__Supplied data__:
-- -- --

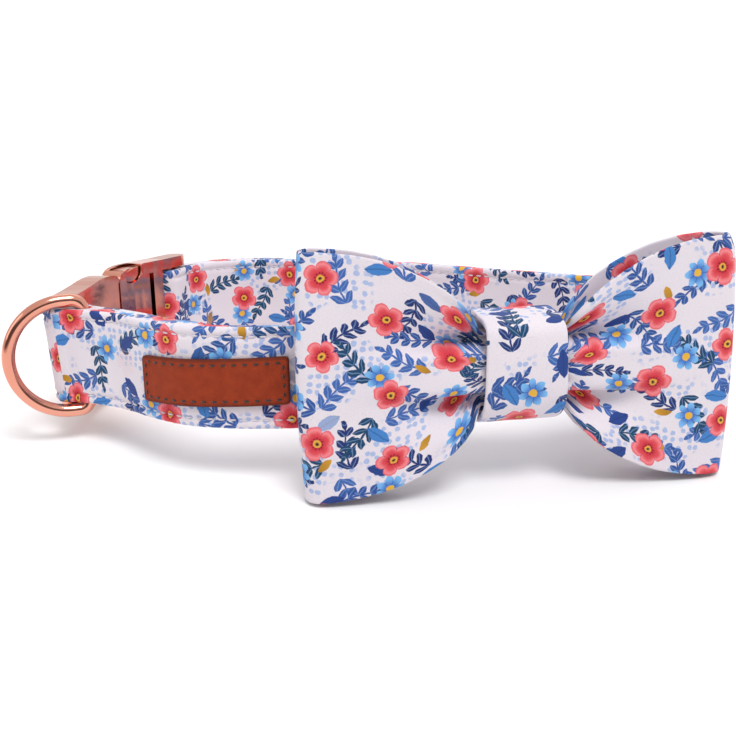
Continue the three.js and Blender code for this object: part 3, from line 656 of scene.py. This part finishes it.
def strap_stitches():
    runs = []
    pitch, length = 2.75, 1.75
    for side, col, sgn in ((0, 1, 1), (1, 2, -1)):
        d = 9.0
        while d < PATH.length - 7:
            for z in (SEAM, STRAP_W - SEAM):
                pts = []
                for q in (d, d + length):
                    t = PATH.tangent(q)
                    n = sgn * np.array([t[1], -t[0]])
                    dd = q if side == 0 else PATH.length * 2 - q
                    p = PATH.at(q) + n * (thick(q, col) - inset(z) + ripple(dd, z, side) + 0.10)
                    pts.append((p[0], p[1], pinch(p, z)))
                runs.append((pts[0], pts[1], (n[0], n[1], 0)))
            d += pitch
    return stitch_mesh("strap_stitching", runs, 0.24, THREAD)


# ---- label
LABEL_H, LABEL_T, LABEL_GAP = 11.6, 1.3, 0.12
X0, X1 = -54.4, -18.4


def label_range():
    ds = np.arange(0, PATH.length / 2, 0.1)
    xs = np.array([strap_point(d, thick(d, 1))[0] for d in ds])
    return ds[xs < X0][-1], ds[xs < X1][-1]


L0, L1 = label_range()


def label_z(f):
    return 11.5 - 0.8 + 1.7 * f


def build_label():
    nu, r = 80, 0.9
    cross = [-1, -0.93, -0.80, -0.55, -0.25, 0.0, 0.25, 0.55, 0.80, 0.93, 1]
    half = LABEL_H / 2
    verts, faces, uvs, rim = [], [], [], []
    length = L1 - L0
    us = np.concatenate([[0, 0.15, 0.4, 0.9], np.linspace(1.5, length - 1.5, nu), [length - 0.9, length - 0.4, length - 0.15, length]])
    edge = 0.32
    prof = []                       # closed section: front, edge, back
    for c in cross:
        prof.append((c, 1.0))
    for c in cross[::-1]:
        prof.append((c, 0.0))
    m = len(prof)
    for q in us:
        e = min(q, length - q)
        pull = r - math.sqrt(max(r * r - (r - e) ** 2, 0)) if e < r else 0.0
        d = L0 + q
        t = PATH.tangent(d)
        n = np.array([t[1], -t[0]])
        for c, front in prof:
            h = (half - pull) * c
            ez = half - pull - abs(h)
            em = min(e, ez)
            drop = edge - math.sqrt(max(edge ** 2 - (edge - em) ** 2, 0)) if em < edge else 0.0
            seam = 0.10 * math.exp(-((min(e, half - abs(h)) - 1.35) / 0.35) ** 2)
            off = thick(d, 1) + LABEL_GAP + (LABEL_T - drop - seam if front else drop * 0.6)
            p = PATH.at(d) + n * off
            verts.append((p[0], p[1], label_z(q / length) + h))
            rim.append(min(e, half - abs(h)) if front else 0.0)
    nn = len(us)
    for i in range(nn - 1):
        for j in range(m):
            j2 = (j + 1) % m
            faces.append((i * m + j, (i + 1) * m + j, (i + 1) * m + j2, i * m + j2))
            uvs.append(((us[i], prof[j][0] * half), (us[i + 1], prof[j][0] * half), (us[i + 1], prof[j2][0] * half), (us[i], prof[j2][0] * half)))
    for i in (0, nn - 1):
        f = [i * m + j for j in range(m)]
        faces.append(tuple(f if i else f[::-1]))
        uvs.append(tuple((us[i], prof[j][0] * half) for j in range(m)))
    o = make("label_leather", verts, faces, LEATHER, uvs)
    a = o.data.attributes.new("rim", "FLOAT", "POINT")
    a.data.foreach_set("value", np.array(rim, dtype=np.float32))
    recalc(o)
    return o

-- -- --

__Short problem__: Would you copy out each line exactly as written?

__The reply__:
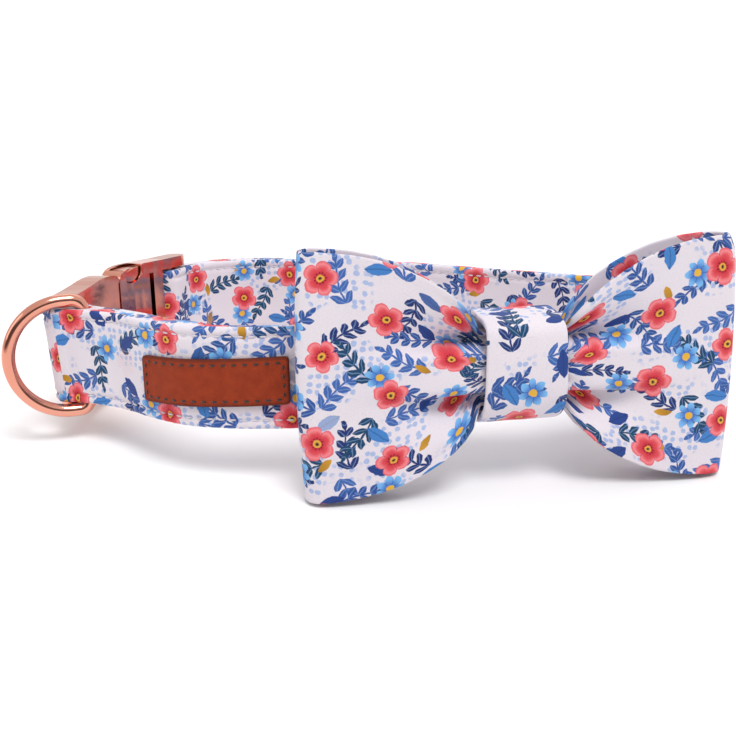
Continue the three.js and Blender code for this object: part 3, from line 656 of scene.py. This part finishes it.
def strap_stitches():
    runs = []
    pitch, length = 2.75, 1.75
    for side, col, sgn in ((0, 1, 1), (1, 2, -1)):
        d = 9.0
        while d < PATH.length - 7:
            for z in (SEAM, STRAP_W - SEAM):
                pts = []
                for q in (d, d + length):
                    t = PATH.tangent(q)
                    n = sgn * np.array([t[1], -t[0]])
                    dd = q if side == 0 else PATH.length * 2 - q
                    p = PATH.at(q) + n * (thick(q, col) - inset(z) + ripple(dd, z, side) + 0.10)
                    pts.append((p[0], p[1], pinch(p, z)))
                runs.append((pts[0], pts[1], (n[0], n[1], 0)))
            d += pitch
    return stitch_mesh("strap_stitching", runs, 0.24, THREAD)


# ---- label
LABEL_H, LABEL_T, LABEL_GAP = 11.6, 1.3, 0.12
X0, X1 = -54.4, -18.4


def label_range():
    ds = np.arange(0, PATH.length / 2, 0.1)
    xs = np.array([strap_point(d, thick(d, 1))[0] for d in ds])
    return ds[xs < X0][-1], ds[xs < X1][-1]


L0, L1 = label_range()


def label_z(f):
    return 11.5 - 0.8 + 1.7 * f


def build_label():
    nu, r = 80, 0.9
    cross = [-1, -0.93, -0.80, -0.55, -0.25, 0.0, 0.25, 0.55, 0.80, 0.93, 1]
    half = LABEL_H / 2
    verts, faces, uvs, rim = [], [], [], []
    length = L1 - L0
    us = np.concatenate([[0, 0.15, 0.4, 0.9], np.linspace(1.5, length - 1.5, nu), [length - 0.9, length - 0.4, length - 0.15, length]])
    edge = 0.32
    prof = []                       # closed section: front, edge, back
    for c in cross:
        prof.append((c, 1.0))
    for c in cross[::-1]:
        prof.append((c, 0.0))
    m = len(prof)
    for q in us:
        e = min(q, length - q)
        pull = r - math.sqrt(max(r * r - (r - e) ** 2, 0)) if e < r else 0.0
        d = L0 + q
        t = PATH.tangent(d)
        n = np.array([t[1], -t[0]])
        for c, front in prof:
            h = (half - pull) * c
            ez = half - pull - abs(h)
            em = min(e, ez)
            drop = edge - math.sqrt(max(edge ** 2 - (edge - em) ** 2, 0)) if em < edge else 0.0
            seam = 0.10 * math.exp(-((min(e, half - abs(h)) - 1.35) / 0.35) ** 2)
            off = thick(d, 1) + LABEL_GAP + (LABEL_T - drop - seam if front else drop * 0.6)
            p = PATH.at(d) + n * off
            verts.append((p[0], p[1], label_z(q / length) + h))
            rim.append(min(e, half - abs(h)) if front else 0.0)
    nn = len(us)
    for i in range(nn - 1):
        for j in range(m):
            j2 = (j + 1) % m
            faces.append((i * m + j, (i + 1) * m + j, (i + 1) * m + j2, i * m + j2))
            uvs.append(((us[i], prof[j][0] * half), (us[i + 1], prof[j][0] * half), (us[i + 1], prof[j2][0] * half), (us[i], prof[j2][0] * half)))
    for i in (0, nn - 1):
        f = [i * m + j for j in range(m)]
        faces.append(tuple(f if i else f[::-1]))
        uvs.append(tuple((us[i], prof[j][0] * half) for j in range(m)))
    o = make("label_leather", verts, faces, LEATHER, uvs)
    a = o.data.attributes.new("rim", "FLOAT", "POINT")
    a.data.foreach_set("value", np.array(rim, dtype=np.float32))
    recalc(o)
    return o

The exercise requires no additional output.